Now...none of these situations are all that frustrating on their own. But...no lie, these were my first 5 calls that day. All of which were to customers who's sales I was counting on to make my number that quarter, which was ending in 2 or 3 weeks. As you can imagine this was a bit frustrating. It put me into a brief tailspin, and I stormed out to grab a juice and cool down. When I came back to the office I found I was afraid to call anyone else right away; more bad news would not have been the right thing.
So after futzing around with some paperwork and things, I made a decision to do two things. First, I left the office and had a brisk, aggressive walk for about an hour. My goal was to get my blood flowing and my heart pumping and build a little bit of a sweat. It's always been a mood changer for me to go to the gym or get some exercise. So I figured I should do that. Plus the fresh air couldn't hurt, right? Secondly, I made a decision that as soon as I got back I would make cold calls until I recieved a positive response. Now, I hate cold calling; it is the hardest thing to motivate myself to do. There isn't a part of your day that has the potential to create angst as much as cold calling. However, the flip side is that there is nothing in your day that can be as rewarding, short of seeing the payment on a large deal come in.

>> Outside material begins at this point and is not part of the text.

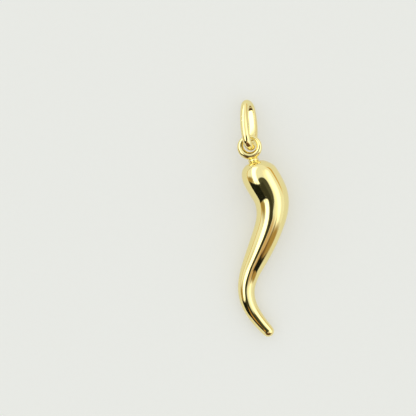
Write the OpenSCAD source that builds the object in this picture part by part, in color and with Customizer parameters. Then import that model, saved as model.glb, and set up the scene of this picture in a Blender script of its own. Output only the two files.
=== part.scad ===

During my walk I rehearsed my 30 second pitch, and determined who I was going to go after for it. When I got back, I picked up the phone, and the very first call was a success. It was enough of a success that I was actually able to run thru and complete the sale within that quarter, and it covered all the lost revenue from earlier in the day. Now THAT's a mood changer!
Obviously exercise and cold calling aren't the only ways to get out of a tailspin, and often it takes more than one or two things to do so. Here is a list of things that I use to escape when things are getting tough:
- Take a vacation. Often easier said than done, this is a sure way to allow you to clear your head. The worse the tailspin, the longer time off you should take. You need to be out of the office enough to get re-energized and to step back a bit from your troubles.
- Go to the Gym. It's a proven fact that exercise is essential and beneficial to good mental health. If you're someone who never gets exercise, do me a favour and try this, just once. When you're having a bad day, when you get home get on your bike and go for a ride if you can. If you can't, find a steep hill or large number of stairs to walk up. Or go for a swim. Whatever you choose, decide to do it and do it fully. It will hurt, it will make you wheeze and it will make you sweaty and stinky. And when you've taken a shower after and caught your breath, I guarantee that you will feel better mentally than you have in ages. Exercise does this to us. *note* don't over do it and give yourself a heart attack...listen to your body.
- Change your diet. I don't know about anyone else, but one thing I've noticed is that a tailspin and low production period tends to follow a period of excessive bad eating for me. Doctors know that bad food (besides the physical health risks) can cause mental and emotional health risks too. If you find your mindset heading to the wrong place, try taking a week where you eat low fat and lots of fruit and vegetables. It will do wonders. Part of this, yes, does include reducing or removing alcohol intake for that period.
- Try something new. Access your inner child and go somewhere you've never been or do something you've never done. This can work wonders on your mental state and has the added bonus of forcing you to think outside of your box.
- Do something you don't like. You know the old saying "Do what you fear most and you conquer that fear"? It's true. Do it. As I mentioned earlier my nemesis is cold calling. Rarely does it fail; making some cold calls always brings me out of a down period. It's probably because its like #4, and forces me outside of my box.
- Access your creative side. Write something. Start a blog. Take music lessons. Join a theatre group. Paint. Whatever, accessing your creative side should be of utmost importance to you regardless of what kind of situation your work is in. This is the root of all growth, and I can't stress enough how important it is. Me, I write or else try and create a new recipe. I know a guy who paints. I know a girl who likes to act and goes and finds a little troupe she can perform with. Failing that she takes a drama class of some kind. No matter what, accessing your creative side exercises your right brain and starts you on a path that allows you to view problems differently and come up with valid solutions. In sales, your creativity is your biggest asset and if you don't have any, you're doomed to a career of mediocrity. Do something creative.
- Learn something new. Learning new things is the ultimate way to increase your other abilities. It does the same thing as accessing your creative side, in that it exercises the brain and makes you take an objective view of problems from a new angle. As a sales person (heck, as a human!) you should be striving to learn new things anyways. So take this low revenue opportunity to learn something new.
You may notice a trend with all of these tips; they all have to do with movement and change. If you're in a rut, shake things up, darnit! Nothing gets you out of a rut quicker. Everyone in sales has had and will have periods where nothing they do works. So fix it, it's easier than you think. I've been in situations where I've had to try more than just one of these ideas, and that's ok. Heck, at the end of the day it's allowed me to grow a fair amount, and pick up some new hobbies and friends along the way.